Version: 5.x-0.x-dev » 6.x-1.x-dev
Assigned: Unassigned » spiderman
Status: Needs work » Needs review

I've re-rolled this patch and committed it here: http://drupalcode.org/project/related_block.git/commit/8e987cb
This will effectively pull in a language-specific stopwords list to use when filtering out words to search for related content.

spiderman’s picture

Category: support » feature

Also added the german list from http://drupal.org/node/191811#comment-629787 above, in this commit here: http://drupalcode.org/project/related_block.git/commit/8fc7dc1.

The process of adding new languages' stopwords is to create a file in the module's stopwords/ directory with the 2-letter prefix for the language in question, with a .inc suffix.
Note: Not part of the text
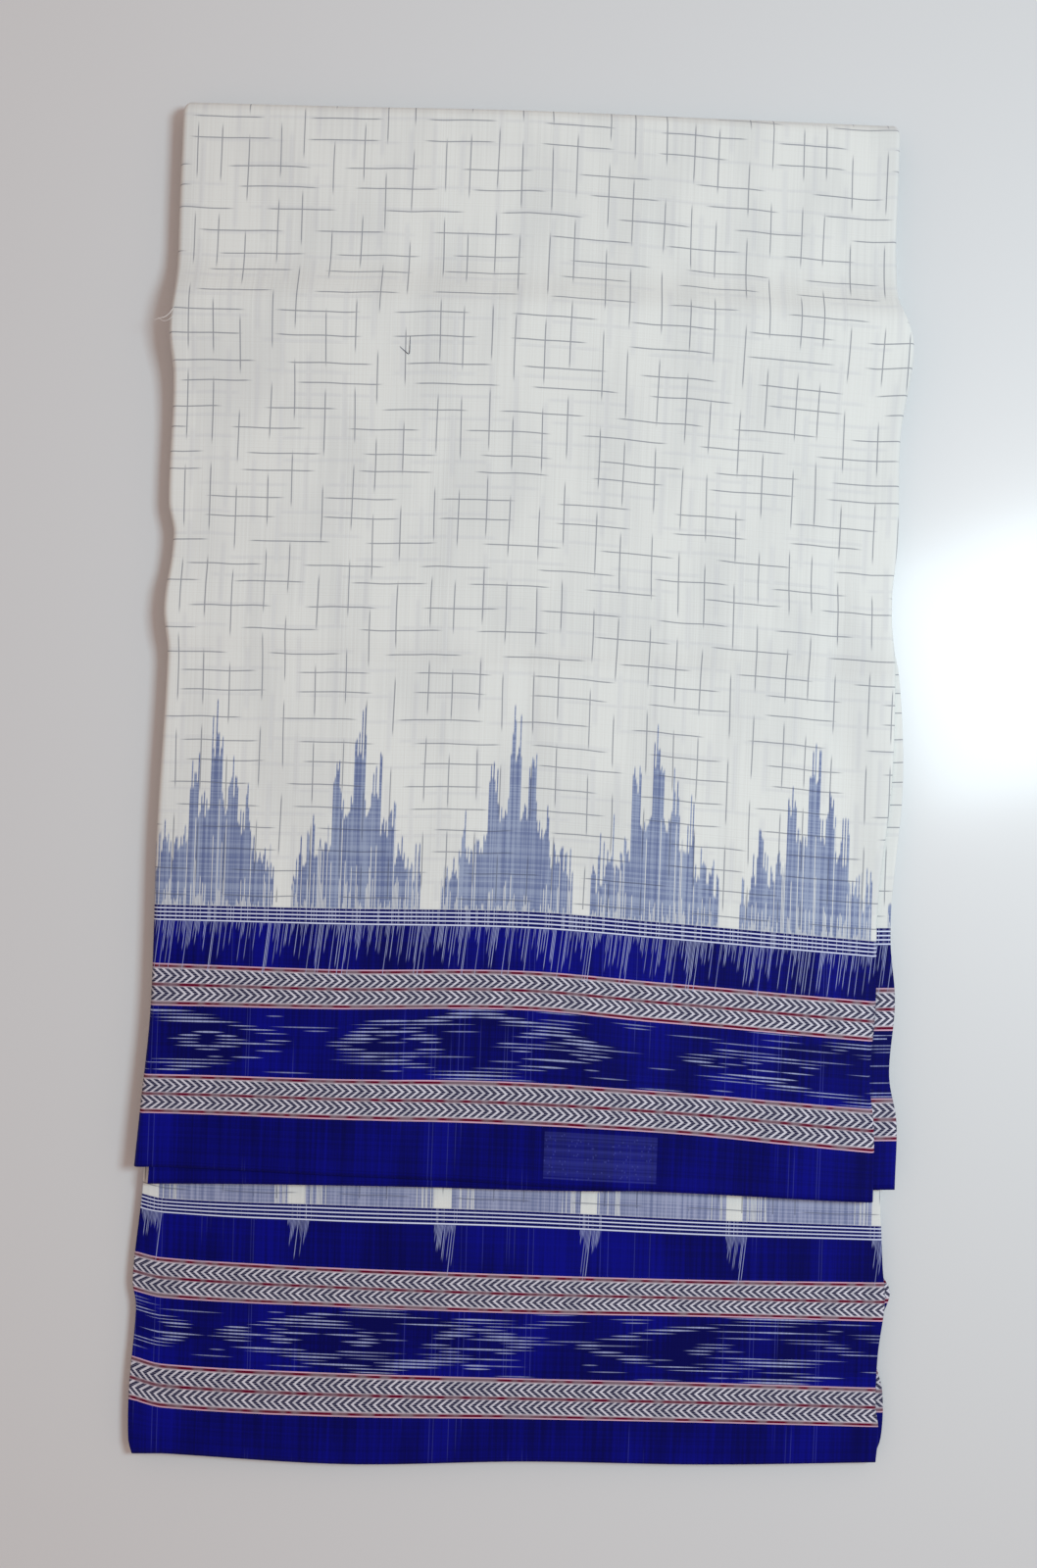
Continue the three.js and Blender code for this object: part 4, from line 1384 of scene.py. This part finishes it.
@dataclass
class OuterPly:
    """The outermost ply: upper face, head fold and underside, as one thin shell."""

    thickness: float = 0.5
    columns: int = 112
    face_step: float = 2.5
    under_step: float = 8.0
    fold_rows: int = 16
    upper_level: float = UPPER_TOP
    name: str = "outer_ply"

    def grid(self) -> Grid:
        """The rows from the upper selvedge over the head fold to the lower selvedge, on the underside.

        V follows the woven lines on the upper face. From there it runs by the way up the middle column, so
        that it ends with the saree's width at the other selvedge.

        Returns:
            The upper face's points at their level less the lip's depth, the fold's on half turns round the
            fold's axis, and the underside's at the lip's depth above the ground.
        """
        upper_count = int((FOLD_START_Y - UPPER_SELVEDGE_Y) / self.face_step)
        under_count = int((FOLD_START_Y - LOWER_SELVEDGE_Y) / self.under_step)
        lips = (LEFT_ROLL, RIGHT_ROLL)
        at = np.linspace(1.0, 0.0, upper_count)[:, None]
        x, depth = across(UPPER_FACE.left_x(at), UPPER_FACE.right_x(at), lips, self.columns)
        y = UPPER_FACE.y(np.broadcast_to(at, x.shape), x)
        upper = (x, y, upper_height(self.upper_level - depth, x, y))
        angle = np.pi * (0.5 - np.linspace(0.0, 1.0, self.fold_rows + 2)[1:-1])[:, None]
        share = 0.5 - angle / np.pi
        left = UPPER_FACE.left_x(0.0) * (1 - share) + LOWER_FACE.left_x(0.0) * share
        right = UPPER_FACE.right_x(0.0) * (1 - share) + LOWER_FACE.right_x(0.0) * share
        x, depth = across(left, right, lips, self.columns)
        start_y = FOLD_START_Y - UPPER_DROP.look_up(np.zeros_like(x), x)
        reach = HEAD_RADIUS - depth
        fold = (x, start_y + reach * np.cos(angle), HEAD_RADIUS + reach * np.sin(angle))
        at = np.linspace(0.0, 1.0, under_count)[:, None]
        x, depth = across(LOWER_FACE.left_x(at), LOWER_FACE.right_x(at), lips, self.columns)
        y = LOWER_FACE.y(np.broadcast_to(at, x.shape), x)
        under = (x, y, depth + np.maximum(sum(crease.relief(x, y) for crease in UNDER_CREASES), 0.0))
        x, y, z = (np.concatenate(parts) for parts in zip(upper, fold, under))
        end = UPPER_FACE.y(np.ones_like(x[:upper_count]), x[:upper_count])
        face_way = UPPER_LINES.way(x[:upper_count], y[:upper_count], end)
        rest = cloth_way(x[upper_count - 1 :], y[upper_count - 1 :], z[upper_count - 1 :])[1:]
        way = np.concatenate([face_way, face_way[-1] + (SAREE_WIDTH - face_way[-1]) * rest / rest[-1]])
        places = np.concatenate([np.linspace(1.0, 0.0, upper_count), np.zeros(self.fold_rows), at[:, 0]])
        return Grid(x, y, z, x - strip_middle(places[:, None]), way)

    def build(self, shift: np.ndarray, finishes: Finishes) -> bpy.types.Object:
        """Makes the shell and hides the CAD part that it stands for.

        Args:
            shift: the table's origin in the CAD frame, in metres.
            finishes: the materials of the body and of the border.

        Returns:
            The ply.
        """
        ply = cloth_shell(self.name, self.grid(), shift, self.thickness, finishes)
        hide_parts("outer_stretch")
        return ply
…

The file should create a simple $words array containing all words which should be ignored by the related search algorithm. Thus related_block/stopwords/de.inc looks like this:

$words = array( '', 'aber', 'alle', 'als', 'auch', 'auf', 'aus', 'bei', 'beim', 'bis', 'brauchen', 'da', 'damit', 'dann', 'das', 'dass', 'dem', 'den', 'denn', 'der', 'des', 'die', 'dies', 'diese', 'doch', 'drei', 'durch', 'eigene', 'ein', 'eine', 'einem', 'einen', 'einer', 'es', 'gut', 'für', 'haben', 'hat', 'ich', 'ihnen', 'ihr', 'ihre', 'ihren', 'ihrer', 'im', 'ins', 'ist', 'kann', 'können', 'kommt', 'man', 'mit', 'müssen', 'muss', 'nach', 'neue', 'nicht', 'nur', 'oder', 'per', 'schon', 'sehr', 'seine', 'sich', 'sie', 'sind', 'so', 'sollten', 'sowie', 'über', 'und', 'unter', 'von', 'was', 'welche', 'wenn', 'werden', 'wird', 'wie', 'zum', 'zur');
spiderman’s picture

Title: German version » Add localized stopword lists

Updating title to reflect what this feature actually adds. It is now possible to create a .inc file in the stopwords/ subfolder of this module which simply returns a list of "stopwords" which are ignored when comparing the text of the content to determine Relevance.

spiderman’s picture

Status: Needs review » Closed (fixed)
spiderman’s picture

Version: 6.x-1.x-dev » 6.x-1.0
spiderman’s picture

Status: Closed (fixed) » Fixed

erf.

Status: Fixed » Closed (fixed)

Automatically closed -- issue fixed for 2 weeks with no activity.